There is something about writing that frees one’s soul.

There is something about shouting from your mind through your fingers, tapping a keyboard, and letters miraculously appearing on the screen in front of you. Spelling out meanings/hard words/soft words/definitions of real-life/made-up life/life as only I know it.

I wish I could reach back into the past for that one memory that eludes me to understand myself better, and I could write about it and tell other people who might use it to understand themselves better.

I just want to help.
I wish I could reach into the future to see that where I have been had not been a total waste of time.
That all this effort has not been in vain/that lessons have been learned/words, have set a vision and clarified the truth of where we are today/at this moment/so people can better understand themselves.
I’m just trying to be helpful.
And isn’t that the point about my writing?
Tapping out words that float around me/out of the neurons in my brain/I hate having to tell you this in person/because I’m shy and I’d rather my words and the stories they shape speak for me/really.

Imagine for a moment what type of house/street/neighborhood/city/state/country/planet/universe we could build if we just took the time to write a love letter to ourselves/our lovers/and haters/and we had no time for hate or war/If we just took all of our time to read those love letters.

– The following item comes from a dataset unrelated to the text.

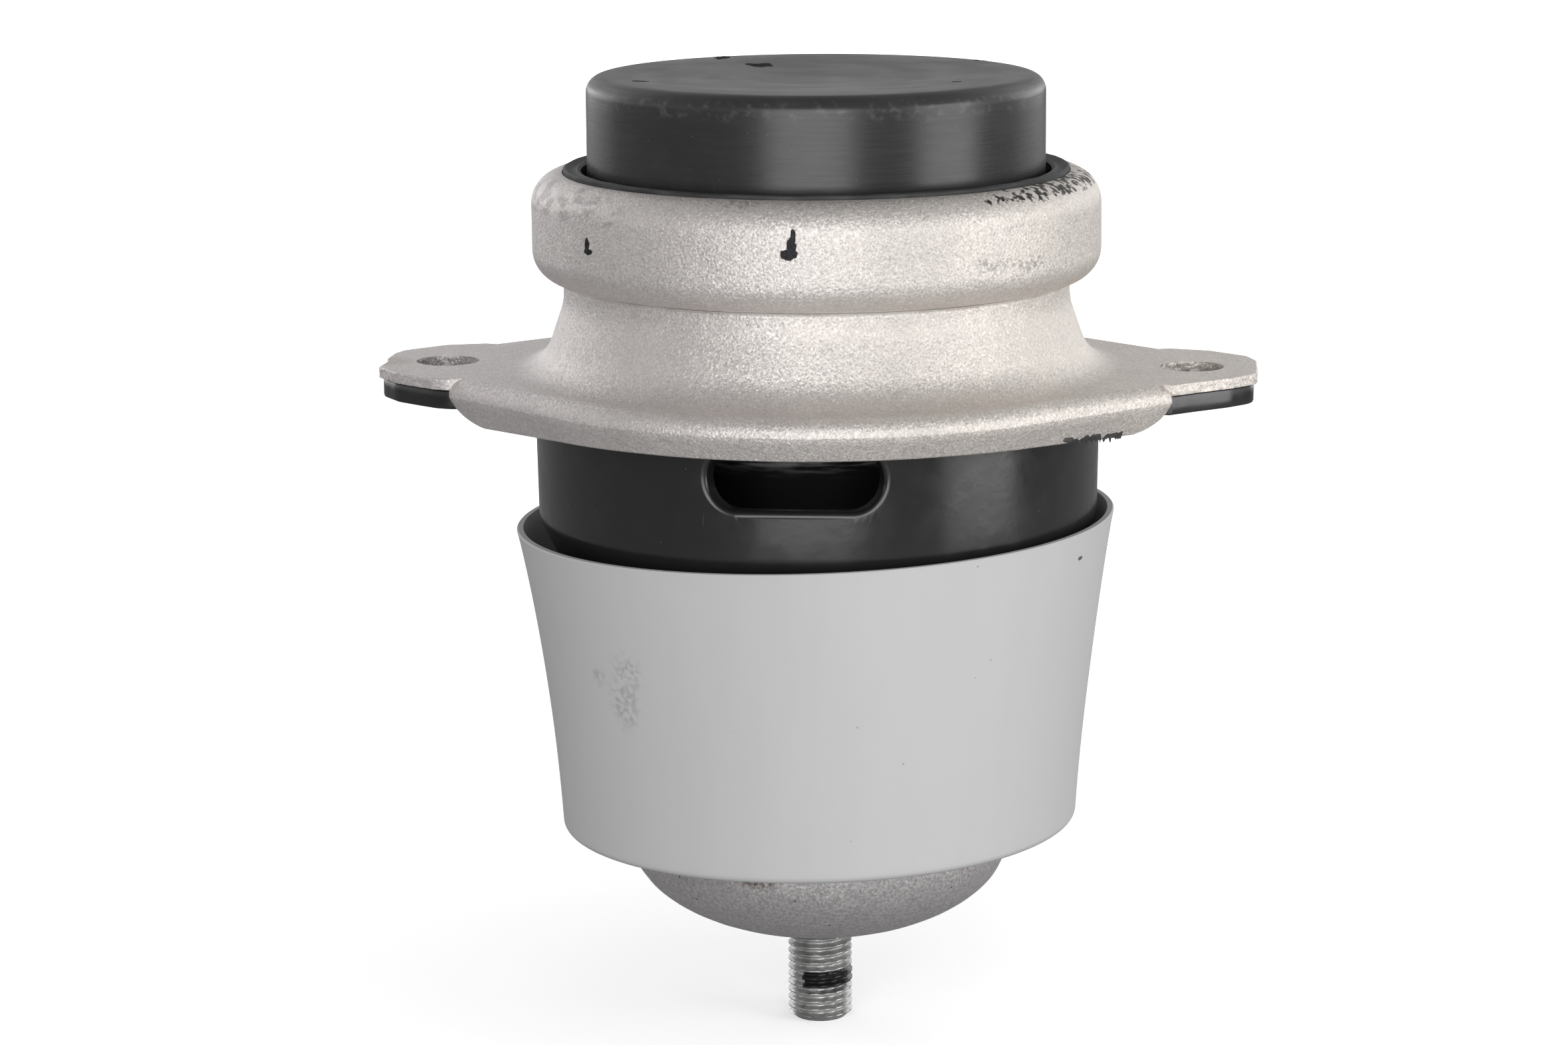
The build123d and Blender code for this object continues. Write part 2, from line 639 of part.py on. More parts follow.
with BuildPart() as lower_spacer:
    add(make_ring(passage_radius, SPACER_RADIUS, washer_top, stop_disc_bottom))
save(lower_spacer, "lower_spacer")

with BuildPart() as boot_washer:
    add(make_ring(passage_radius, washer_radius, boot_floor_top, washer_top))
save(boot_washer, "boot_washer")

# Rubber buffers: the upper one stops the rebound on the can's floor, the lower one the bump under it
with BuildPart() as rebound_buffer:
    inner = stop_disc_radius - REBOUND_BUFFER_WIDTH
    add(make_ring(inner, stop_disc_radius, rebound_buffer_bottom, stop_disc_bottom))
    fillet(rebound_buffer.edges().group_by(Axis.Z)[0], BUFFER_ROUND)
save(rebound_buffer, "rebound_buffer")

with BuildPart() as bump_buffer:
    inner = stop_disc_radius - BUMP_BUFFER_WIDTH
    add(make_ring(inner, stop_disc_radius, washer_top, bump_buffer_top))
    fillet(bump_buffer.edges().group_by(Axis.Z)[-1], BUFFER_ROUND)
save(bump_buffer, "bump_buffer")

# Heat shield boot: tall thin cup that flares towards its rim round the can
with BuildPart() as heat_shield_boot:
    with BuildSketch(Plane.XZ):
        with BuildLine():
            outside = ThreePointArc(
                (boot_rim_radius, BOOT_RIM),
                (boot_waist_radius, BOOT_WAIST),
                (boot_foot_radius, NOSE_TOP),
            )
            Polyline(outside @ 1, (passage_radius, NOSE_TOP), (passage_radius, boot_floor_top))
            Line((passage_radius, boot_floor_top), (boot_foot_radius - BOOT_WALL, boot_floor_top))
            inside = ThreePointArc(
                (boot_foot_radius - BOOT_WALL, boot_floor_top),
                (boot_waist_radius - BOOT_WALL, BOOT_WAIST),
                (boot_rim_radius - BOOT_WALL, BOOT_RIM),
            )
            Line(inside @ 1, outside @ 0)
        make_face()
    revolve(axis=Axis.Z)
    foot_edge = heat_shield_boot.edges().group_by(Axis.Z)[0].sort_by(SortBy.RADIUS)[-1]
    fillet(foot_edge, BOOT_FOOT_ROUND)
    fillet(heat_shield_boot.edges().group_by(Axis.Z)[-1], BOOT_RIM_ROUND)
save(heat_shield_boot, "heat_shield_boot")

# Nose: cast dome that locates the mount in its bracket
with BuildPart() as core_nose:
    with BuildSketch(Plane.XZ):
        with Locations((0, nose_crown)):
            Ellipse(nose_radius, NOSE_DEPTH)
        draw_ring_section(0, nose_radius, nose_crown, NOSE_TOP)
        draw_ring_section(passage_radius, nose_radius, stud_end, NOSE_TOP, mode=Mode.INTERSECT)
        draw_ring_section(0, NOSE_FLAT_RADIUS, stud_end, nose_flat, mode=Mode.SUBTRACT)
    revolve(axis=Axis.Z)
save(core_nose, "core_nose")

# Stud: held in the inner core's bore, with a plain shank and a seat for the thread-locking patch
with BuildPart() as stud:
    with BuildSketch(Plane.XZ):
        draw_ring_section(0, STUD_RADIUS, stud_end, STUD_TOP)
        draw_ring_section(STUD_SHANK_RADIUS, STUD_RADIUS, thread_top, INNER_CORE_BOTTOM, mode=Mode.SUBTRACT)
        draw_ring_section(patch_seat, STUD_RADIUS, patch_bottom, patch_top, mode=Mode.SUBTRACT)
    revolve(axis=Axis.Z)
    chamfer(stud.edges().group_by(Axis.Z)[0], STUD_CHAMFER)
save(stud, "stud")

with BuildPart() as thread_lock_patch:
    add(make_ring(patch_seat + BOND, STUD_RADIUS, patch_bottom, patch_top))
save(thread_lock_patch, "thread_lock_patch")
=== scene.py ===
"""Looks of the engine mount: blasted housing, coated steel, moulded boot, cast nose and threaded stud.

Sizes are in millimetres and become metres when a mesh is made. The part's own frame is kept: +Z up,
origin on the axis in the plane of the ears' upper faces, ears along X, the photographed side at -Y.
"""

from math import asin, atan2, ceil, cos, degrees, hypot, pi, radians, sin, tan

import bmesh
import bpy
import numpy as np
from mathutils import Matrix, Vector, noise


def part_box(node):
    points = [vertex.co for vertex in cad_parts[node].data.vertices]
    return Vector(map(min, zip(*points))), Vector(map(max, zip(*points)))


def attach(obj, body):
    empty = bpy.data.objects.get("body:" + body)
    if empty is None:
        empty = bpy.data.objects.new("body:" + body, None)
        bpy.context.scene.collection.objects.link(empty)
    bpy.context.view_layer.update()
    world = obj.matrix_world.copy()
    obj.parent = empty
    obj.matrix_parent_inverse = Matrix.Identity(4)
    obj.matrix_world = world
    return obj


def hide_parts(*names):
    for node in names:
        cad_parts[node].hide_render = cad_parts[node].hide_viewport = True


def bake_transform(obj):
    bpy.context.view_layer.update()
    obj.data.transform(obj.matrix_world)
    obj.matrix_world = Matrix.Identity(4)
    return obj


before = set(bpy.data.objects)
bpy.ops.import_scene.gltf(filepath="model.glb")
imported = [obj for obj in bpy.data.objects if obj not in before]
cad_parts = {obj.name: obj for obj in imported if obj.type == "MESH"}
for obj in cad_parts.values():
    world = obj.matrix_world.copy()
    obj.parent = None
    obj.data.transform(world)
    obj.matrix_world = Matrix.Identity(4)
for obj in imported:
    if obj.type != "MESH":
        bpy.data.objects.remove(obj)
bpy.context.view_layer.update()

MM = 0.001
SHARP_ANGLE = 40.0
SHARP_ANGLE_CUT = 38.0

# Housing shell
SHELL_SHEET = 2.0
SHELL_LINE = [
    (45.8, 35.6), (51.5, 35.6), (51.5, 16.2), (45.9, 16.2), (45.9, 12.2), (50.1, 0.0), (56.1, 0.0),
]
SHELL_ROUNDS = [5.6, 5.6, 0.8, 10.0, 7.5]
FLANGE_RADIUS = 59.6
SHOULDER_RADIUS = 8.0
SHOULDER = (58.0, 15.9)
LIP_ROUND = 3.1
LIP_BAND = 0.2
LIP_DEPTH = 7.5
LIP_TURN = 2.3
LIP_END_RISE = 3.5
LIP_END_RUN = 4.0
LIP_END_DEEPER = 0.8
LIP_DEEPER_RUN = 28.0
LIP_GAP_HALF = 20.6
LIP_FOOT_EASE = 0.25
LIP_FOOT_ROUND = 0.12
LIP_OUTER_SHARES = (0.0, 0.33, 0.66, 0.96, 1.0)
LIP_INNER_SHARES = (0.95, 0.6, 0.25, 0.0)
EAR_EDGE_ROUND = 0.35
EAR_EDGE_POINTS = 10
EAR_SHEAR_POINTS = 5
SHEARED_ROWS = 10
BOLT_OFFSET = 68.0
BOLT_HOLE_RADIUS = 5.75
DRILL_PAST = 1.0

# Unevenness of each surface: width of its features, its height, and a seed
SHELL_UNEVEN = (14.0, 0.09, 3.0)
SHEAR_UNEVEN = (0.9, 0.22, 8.0)
HOLE_UNEVEN = (0.8, 0.16, 20.0)
BOOT_UNEVEN = (30.0, 0.12, 5.0)
NOSE_UNEVEN = (4.0, 0.12, 7.0)

# Corner points of each ear from its front root to its back root: x is measured outwards
EAR_ROOT = 64.474
EAR_RIGHT = [
    (EAR_ROOT, -LIP_GAP_HALF), (69.3, -16.4), (75.2, -11.7), (79.6, -7.0), (79.8, 0.5), (79.8, 7.5),
    (78.3, 12.5), (71.5, 18.5), (EAR_ROOT, LIP_GAP_HALF),
]
EAR_LEFT = [
    (EAR_ROOT, -LIP_GAP_HALF), (67.6, -19.8), (71.6, -16.7), (75.9, -13.1), (79.6, -7.2), (79.0, -0.6),
    (79.7, 2.0), (79.4, 8.5), (78.2, 12.0), (71.5, 18.5), (EAR_ROOT, LIP_GAP_HALF),
]
EAR_ROUND = 1.6
CAN_EAR_ROUND = 4.0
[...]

This is why I will write until I’m dead.
I’m just trying to be helpful.
Writing
Image by Kevin Phillips from Pixabay

I’m not saying this is all excellent writing. The point is that you write because, well, because. You write to flush out your mind and soul. You write because there is some truth you’re trying to unravel, discover, lay bare. Or you write because you’re obsessed with spilling your guts, and even if you’re pained by the process, you just can’t help yourself. Damn, it sure looks like some S&M kind of shit. Pleasure out of pain. Wait that sounds more like what a heroin addict might do. Yeah, been there, done that. I’ll just stick to writing to flush out my mind and soul.